Our adequacy is not the point. Our inadequacy is not the point. God’s adequacy is the point. By God’s grace, we can use our brokenness and pain — our fragile clay jar — to carry the treasures of love, grace, trust, and hope.

In his book The Clown in the Belfry, Frederick Buechner tells of a painful childhood experience he endured. Buechner’s father was a heavy drinker. His mother often turned to Frederick, even as a child, to sympathize with her and help her in her struggles with his father.

One night, Buechner’s father had been drinking, and decided he wanted to go for a drive. Buechner’s mother refused to give him the keys. Instead, she took the car keys upstairs and handed them to the child Frederick, telling him to keep these keys away from his father.

Frederick clenched one little fist around those keys and thrust his fist under his pillow. Then he pulled the covers over his head. A minute later, his father came into the room, drunk and begging for his keys.

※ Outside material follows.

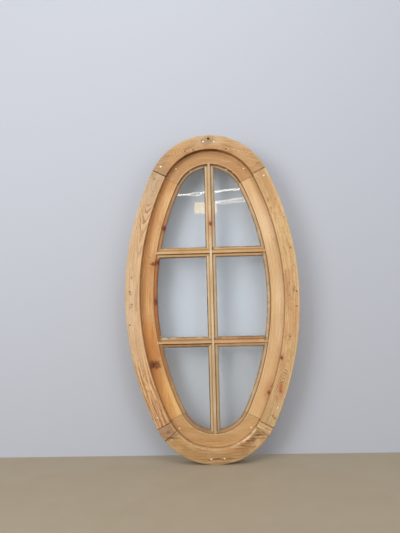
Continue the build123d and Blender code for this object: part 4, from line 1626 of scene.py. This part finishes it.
@dataclass
class Glazing(SubAssembly):
    """Six panes of drawn glass with slow waves, and the hand-run putty behind them."""

    web_half: float = 9.0
    bar_height: float = 169.2
    wall_inset: float = 108.0
    glass_margin: float = 1.0
    glass_front: float = 12.0
    glass_back: float = 15.0
    wave: float = 0.025
    wave_room: float = 0.12
    putty_margin: float = 0.25
    putty_gap: float = 0.1
    putty_bed: float = 8.0
    putty_rim: float = 1.4
    putty_back: float = 28.4
    glass: OldGlass = OldGlass()
    putty: AgedSurface = AgedSurface(
        "aged putty", (204, 194, 172), (172, 158, 134), (138, 124, 102), 18.0, (0.7, 0.88)
    )

    def sides(self, light: Light, margin: float, across: int, steps: int) -> list[np.ndarray]:
        """Sides of a light's outline, moved inwards by a margin, in the upper or middle right light.

        The straight sides are lines beside the bars. The curved side is the oval at its inset, with
        equal steps of turn on the side arc and on the end arc.

        Args:
            light: Which light.
            margin: How far the outline is moved inwards.
            across: Steps on each straight side.
            steps: Steps on a third of the curved side.

        Returns:
            Points of the lower side, the curved side, the upper side and the bar side, in turn
            round the light, each without its last point.
        """
        edge, inset = self.web_half + margin, self.wall_inset + margin
        level = self.bar_height + (edge if light.row else -edge)
        start = asin(level / (OVAL.side_radius - inset))
        if light.row:
            low, tangent, top = level, radians(OVAL.tangent), acos(edge / (OVAL.end_radius - inset))
            on_side = np.linspace(start, tangent, steps, endpoint=False)
            turns = np.concatenate([on_side, np.linspace(tangent, top, 2 * steps + 1)])
        else:
            low, turns = -level, np.linspace(-start, start, 3 * steps + 1)
        curved = OVAL.arc(turns, inset)
        corner = (edge, curved[-1][1])
        ends = (((edge, low), curved[0]), (curved[-1], corner), (corner, (edge, low)))
        lower, upper, bar_side = (np.linspace(*pair, across, endpoint=False) for pair in ends)
        return [lower, curved[:-1], upper, bar_side]

    @staticmethod
    def grid_faces(rows: int, around: int, closed_rows: bool) -> np.ndarray:
        """Four-cornered faces of a grid whose points close round each row, and over the rows or not."""
        row = np.arange(rows if closed_rows else rows - 1)[:, None]
        point = np.arange(around)[None, :]
        next_row, next_point = (row + 1) % rows, (point + 1) % around
        pairs = ((row, point), (row, next_point), (next_row, next_point), (next_row, point))
        return np.stack([at * around + number for at, number in pairs], axis=2).reshape(-1, 4)

    def pane_mesh(self, light: Light, seed: int) -> Grid:
        """Points and faces of a pane.

        A point of the sheet is a share of the way across from the bar side to the curved side, on
        a row that is a share of the way up both. Front and back are the glass's depths plus a sum
        of plane sine waves, and loop together round the section; both end rows are capped.

        Args:
            light: Which light.
            seed: Which set of waves.

        Returns:
            The points and the faces.
        """
        _, curved, upper, bar_side = self.sides(light, self.glass_margin, 8, 12)
        curved = np.vstack([curved, upper[:1]])
        edge = bar_side[0][0]
        straight = np.linspace((edge, curved[0][1]), (edge, curved[-1][1]), len(curved))
        share = np.linspace(0.0, 1.0, 25)[None, :, None]
        sheet = straight[:, None, :] * (1 - share) + curved[:, None, :] * share
        x, z = sheet[..., 0], sheet[..., 1]
        lengths = (170.0, 96.0, 61.0, 37.0)
        front = self.glass_front + self.wave_room + sine_waves(x, z, seed, lengths, self.wave)
        back = self.glass_back - self.wave_room + sine_waves(x, z, seed + 50, lengths, self.wave)
        layers = [np.stack([x, front, z], axis=2), np.stack([x, back, z], axis=2)[:, ::-1]]
        loop = np.concatenate(layers, axis=1)
        rows, around = loop.shape[:2]
        step = np.arange(around // 2 - 1)
        faces = [self.grid_faces(rows, around, closed_rows=False)]
        for start in (0, (rows - 1) * around):
            near, far = start + step, start + around - 1 - step
            faces.append(np.stack([near, near + 1, far - 1, far], axis=1))
        return loop.reshape(-1, 3), np.vstack(faces)

    def putty_mesh(self, light: Light, seed: int) -> Grid:
        """Points and faces of a run of putty.

        The section is carried round the light's outline: each of its points is the outline moved
        inwards by the point's margin, at the point's depth, so that the corners are mitred. The
        bevel is a little hollow. Margin and depth wander by sine waves along the run, as the knife
        left them, more on the bevel than where the putty meets the wood.

        Args:
            light: Which light.
            seed: Which set of waves.

        Returns:
            The points and the faces.
        """
        across, steps, bevel_points = 30, 30, 7
        front = self.glass_back + self.putty_gap
        share = np.linspace(0.0, 1.0, bevel_points)
        bevel = self.putty_bed - (self.putty_bed - self.putty_rim) * share - 0.5 * np.sin(np.pi * share)
        depth = front + (self.putty_back - self.glass_back - 0.4) * share
        section = [
            (self.putty_margin, front, 0.0), (self.putty_bed / 2, front, 0.0),
            *zip(bevel, depth, (0.7, 1.0, 1.0, 1.0, 1.0, 1.0, 0.25)), (self.putty_margin, depth[-1], 0.0),
        ]
        rings = []
        for number, (margin, depth, loose) in enumerate(section):
            line = np.vstack(self.sides(light, float(margin), across, steps))
            if light.row:
                tip = across + 3 * steps
                line = np.delete(line, slice(tip, tip + across - 1), axis=0)
            run = np.linspace(0.0, 2 * np.pi, len(line), endpoint=False)
            chance = np.random.default_rng(seed + (0 if number in (2, 3) else number // 2))
            wander = sum(
                np.sin(run * waves + chance.uniform(0, 2 * np.pi)) / waves**0.4
                for waves in (3, 7, 13, 24, 41)
            )
            inward = line.mean(axis=0) - line
            inward /= np.linalg.norm(inward, axis=1)[:, None]
            line = line + inward * (0.35 * loose * wander)[:, None]
            level = np.clip(depth + 0.22 * loose * np.roll(wander, 9), front, self.putty_back)
            rings.append(np.stack([line[:, 0], level, line[:, 1]], axis=1))
        grid = np.stack(rings)
        return grid.reshape(-1, 3), self.grid_faces(*grid.shape[:2], closed_rows=True)

    def build(self) -> None:
        """Build and dress the panes and the putty."""
        for number, (row, side) in enumerate(product((1, 0, -1), (-1, 1))):
            light = Light(side, row)
            points, faces = self.pane_mesh(light, 10 + number)
            pane = closed_piece(
                "wavy_pane_" + light.name, light.placed(points), faces, "pane_" + light.name
            )
            pane.visible_shadow = False
            self.finish(pane, self.glass)
            points, faces = self.putty_mesh(light, 100 + 10 * number)
            run = closed_piece(
                "putty_run_" + light.name, light.placed(points), faces, "putty_" + light.name
            )
            self.finish(run, self.putty)


@dataclass
class Fixings(SubAssembly):
    """Pegs and plugs in the ring and the sash, and the dowels, tongues, sprigs and screws."""

    ring_joint: float = 27.5
    ring_peg_inset: float = 20.0
    sash_joint: float = 26.5
    sash_peg_inset: float = 66.0
    steel: AgedSurface = AgedSurface(
        "dull steel", (150, 146, 140), (104, 66, 42), (86, 70, 58), 2.0, (0.42, 0.82), (0.95, 0.1), 0.0002
    )
    tongue_wood: Pine = Pine(
        "tongue hardwood",
        Board(UPRIGHT, 290, follow=1.0, ring_width=1.2, seed=21.0),
        PineTones((150, 108, 68), late=0.4),
    )

    @staticmethod
    def pegs(joint: float, inset: float, radius: float, *rows: tuple[int, int, float, float]) -> Marks:
        """Pegs by a joint, from rows of side, end, distance past the joint and strength."""
        found = (
            (side, end, OVAL.past_joint(joint, past, inset), strength) for side, end, past, strength in rows
        )
        return tuple(Mark(side * x, end * z, radius, strength) for side, end, (x, z), strength in found)

    def build(self) -> None:
        """Dress the fixings."""
        ring_pegs = self.pegs(
            self.ring_joint, self.ring_peg_inset, 3.956,
            (-1, 1, 27.0, 1.0), (-1, 1, -26.0, 0.0), (1, 1, 27.0, 0.0), (1, 1, -26.0, 1.0),
            (-1, -1, 57.0, 0.3), (-1, -1, -38.0, 0.75), (1, -1, 20.0, 0.25), (1, -1, -38.0, 0.0),
        )
        sash_pegs = self.pegs(
            self.sash_joint, self.sash_peg_inset, 3.6,
            (-1, 1, 52.0, 0.9), (1, 1, 42.0, 0.9), (-1, -1, 42.0, 0.9), (1, -1, 42.0, 0.9),
        )
        plugs = marks(
            (-18.5, 586.2, 3.5), (21.5, 585.9, 3.5), (-17.5, -590.3, 3.5), (30.5, -588.9, 3.5),
            (229.0, -410.0, 3.5),
        )
        hidden = [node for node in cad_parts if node.startswith(("tongue_", "bar_dowels"))]
        self.dress({
            "frame_pegs": PegEnds("ring peg ends", ring_pegs),
            "frame_plugs": PegEnds("plug ends", plugs),
            "sash_pegs": PegEnds("sash peg ends", sash_pegs),
            **dict.fromkeys(hidden, self.tongue_wood),
            "glazing_sprigs": self.steel,
            "sash_screws": self.steel,
        })


@dataclass(frozen=True)
class Lamp:
    """Soft rectangular lamp: its place and size in metres, its watts and its linear colour."""

    name: str
    place: Seen
    size: Span
    power: float
    colour: Seen


@dataclass(frozen=True)
class Strip:
    """Thin lamp behind the camera that the glass mirrors, as a line between two points on a pane."""

    name: str
    ends: tuple[Span, Span]
    thickness: float
    power: float
    colour: Seen


@dataclass
class Studio:
    """Floor, backdrop, lamps, sky and camera round the window."""

    floor_height: float = -612.0
    wall_depth: float = 92.0
    reach: float = 4000.0
    glass_depth: float = 12.0
    strip_depth: float = -3000.0
    lamps: tuple[Lamp, ...] = (
        Lamp("key lamp", (-1.9, -2.6, 0.8), (1.5, 1.5), 46.0, (1.0, 0.97, 0.92)),
        Lamp("ceiling lamp", (0.0, -1.8, 2.4), (2.0, 2.0), 36.0, (1.0, 0.97, 0.93)),
        Lamp("fill lamp", (1.8, -2.8, 0.3), (1.6, 1.6), 18.0, (1.0, 0.98, 0.95)),
    )
    strips: tuple[Strip, ...] = (
        Strip("long strip", ((-130.0, 391.0), (124.0, 410.0)), 6.0, 0.34, (1.0, 0.92, 0.80)),
        Strip("short strip", ((21.0, 363.0), (150.0, 372.0)), 9.0, 0.18, (1.0, 0.90, 0.74)),
        Strip("warm card", ((-60.0, 342.0), (27.0, 342.0)), 46.0, 0.38, (1.0, 0.64, 0.10)),
    )
    camera_place: Seen = (23.58, -1889.14, -3.45)
    camera_turn: Seen = (93.589, 1.383, 2.091)
    lens: float = 33.77

    def build(self) -> None:
        """Build the whole studio."""
        bpy.context.scene.view_settings.view_transform = "Standard"
        for add in (self.add_floor, self.add_wall, self.add_lamps, self.add_sky, self.add_camera):
            add()

    @staticmethod
    def sheet(surface: Surface, corners: Sequence[Seen]) -> bpy.types.Object:
        """One flat staged rectangle from its corners in millimetres, in a material of its name."""
        mesh = bpy.data.meshes.new(surface.material.name)
        mesh.from_pydata((np.array(corners) * MM).tolist(), [], [(0, 1, 2, 3)])
        mesh.materials.append(surface.material)
        piece = linked(mesh.name, mesh)
        piece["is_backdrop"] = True
        return piece

    def add_floor(self) -> None:
        """Plain pale floor that the window stands on."""
        r, h = self.reach, self.floor_height
        w = Surface.start("floor")
        speckle = w.noise(w.millimetres(), 0.01, 3.0)
        w.finish({"Base Color": w.blend(speckle, (160, 147, 126), (168, 156, 137)), "Roughness": 0.8})
        self.sheet(w, [(-r, -r, h), (r, -r, h), (r, r, h), (-r, r, h)])

    def add_wall(self) -> None:
        """Plain pale backdrop that only catches shadows, and is clear from behind."""
        w = Surface.start("backdrop")
        w.finish({"Base Color": linear((184, 190, 203)), "Roughness": 0.85})
        behind = w.get("NewGeometry", output="Backfacing")
        front, clear = Wire(w, w.shader.outputs[0]), w.get("BsdfTransparent")
        ending = w.tree.nodes["Material Output"]
        w.feed(ending.inputs["Surface"], w.get("MixShader", {0: behind, 1: front, 2: clear}))
        r, y, low = self.reach, self.wall_depth, self.floor_height
        wall = self.sheet(w, [(-r, y, low), (r, y, low), (r, y, low + r), (-r, y, low + r)])
        wall.visible_shadow = wall.visible_diffuse = wall.visible_glossy = False

    def add_lamp(self, lamp: Lamp) -> bpy.types.Object:
        """Hang a soft lamp, aimed at the window's middle and unseen by the camera itself.

        Args:
            lamp: Which lamp.

        Returns:
            Its object.
        """
        light = bpy.data.lights.new(lamp.name, "AREA")
        light.shape = "RECTANGLE"
        light.size, light.size_y = lamp.size
        light.energy, light.color = lamp.power, lamp.colour
        holder = linked(lamp.name, light)
        holder.location = lamp.place
        holder.rotation_euler = (-Vector(lamp.place)).to_track_quat("-Z", "Y").to_euler()
        holder.visible_camera = False
        LOG.info("%s: %.2f W", lamp.name, lamp.power)
        return holder

    def add_lamps(self) -> None:
        """Key lamp at the upper left, ceiling lamp and weak fill, and what the glass mirrors.

        A strip is where the camera's mirror image looks through its line on the glass, and larger
        than that line in proportion to its distance.
        """
        for lamp in self.lamps:
            self.add_lamp(lamp)
        x, y, z = self.camera_place
        image = 2 * self.glass_depth - y
        scale = (image - self.strip_depth) / (image - self.glass_depth)
        for strip in self.strips:
            start, end = (
                MM * Vector((x + scale * (across - x), self.strip_depth, z + scale * (up - z)))
                for across, up in strip.ends
            )
            middle, along = (start + end) / 2, end - start
            size = (along.length, strip.thickness * scale * MM)
            holder = self.add_lamp(Lamp(strip.name, middle.to_tuple(), size, strip.power, strip.colour))
            holder.rotation_euler = (radians(90), -atan2(along.z, along.x), 0.0)

    def add_sky(self) -> None:
        """Pale world: the backdrop's colour for what looks at it, softer light for the rest."""
        world = bpy.data.worlds.new("studio")
        bpy.context.scene.world = world
        world.use_nodes = True
        w = Wiring(world.node_tree)
        rays = w.add("LightPath").outputs
        kinds = ("Camera", "Glossy", "Transmission")
        camera, glossy, passing = (Wire(w, rays[f"Is {kind} Ray"]) for kind in kinds)
        seen = w.math("MAXIMUM", w.math("MAXIMUM", camera, glossy), passing)
        colour = w.blend(seen, (0.48, 0.48, 0.48, 1.0), (204, 209, 217))
        w.feed(w.tree.nodes["Background"].inputs["Color"], colour)

    def add_camera(self) -> None:
        """Camera at the photograph's angle."""
        camera = bpy.data.cameras.new("camera")
        camera.lens, camera.sensor_width = self.lens, 36.0
        holder = linked("camera", camera)
        holder.location = MM * Vector(self.camera_place)
        holder.rotation_euler = [radians(value) for value in self.camera_turn]
        bpy.context.scene.camera = holder


def main() -> None:
    """Build and dress every sub-assembly, and set the studio round the window."""
    logging.basicConfig(level=logging.INFO, format="%(message)s")
    effects = Effects()
    for kind in (Ring, Sash, GlazingBars, Glazing, Fixings):
        LOG.info("building the %s", kind.__name__)
        kind(effects).build()
    Studio().build()
    boxes = {"cad": cad_box, "visual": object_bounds()}
    {name: [list(corner) for corner in box] for name, box in boxes.items()}


if __name__ == "__main__":
    main()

Imagine the sadness of this scene: A father sitting on the edge of a bed begging his little son for his car keys. Mrs. Buechner came into the room and ridiculed her husband for humiliating himself in front of his son. But he just kept on begging.

Many years later, Frederick Buechner wrote about this experience in one of his books. In a religious retreat he read this story aloud to a group. After the reading, Howard Butt (the CEO of the HEB grocery chain) approached Buechner. “You have had a good deal of pain in your life,” said Butts, “and you have been a good steward of it.”

Those words struck Buechner. Like most of us, he had always connected the word “steward” primarily with money. Could one be a steward of one’s pain? He had never realized that one could manage, share, and develop one’s pain in such a way that it could help others and build his relationship with God. (San Francisco:  Harper San Francisco, 1992, p.89-91)

The Japanese art of Kintsugi is the practice of mending a broken object by filling the cracks with gold in a way that actually emphasizes the damage. The belief is that when something has suffered damage, it has a history, and it becomes more beautiful.

Singer/songwriter Peter Mayer has a song, “Japanese Bowl that beautifully makes the connection of kintsugi with our experience of being clay jars:

 

I’m like one of those Japanese bowls

That were made long ago

I have some cracks in me

They have been filled with gold

That’s what they used back then

When they had a bowl to mend

It did not hide the cracks

It made them shine instead

So now every old scar shows

From every time I broke

And anyone’s eyes can see

I’m not what I used to be

But in a collector’s mind

All of these jagged lines

Make me more beautiful

And worth a much higher price

I’m like one of those Japanese bowls

I was made long ago

I have some cracks you can see

See how they shine of gold

 

Hymn Suggestion: “Have Thine Own Way, Lord”

Adelaide A. Pollard (1902)

Have thine own way, Lord!
Have thine own way!
Thou art the potter,
I am the clay.
Mold me and make me
after thy will,
while I am waiting,
yielded and still.

Have thine own way, Lord!
Have thine own way!
Search me and try me,
Savior today!
Wash me just now, Lord,
wash me just now,
as in thy presence
humbly I bow.

Thank you for sharing this moment of your day with me, with God, and with these reflections on a portion of scripture.  I hope you will carry these with you throughout your day and night.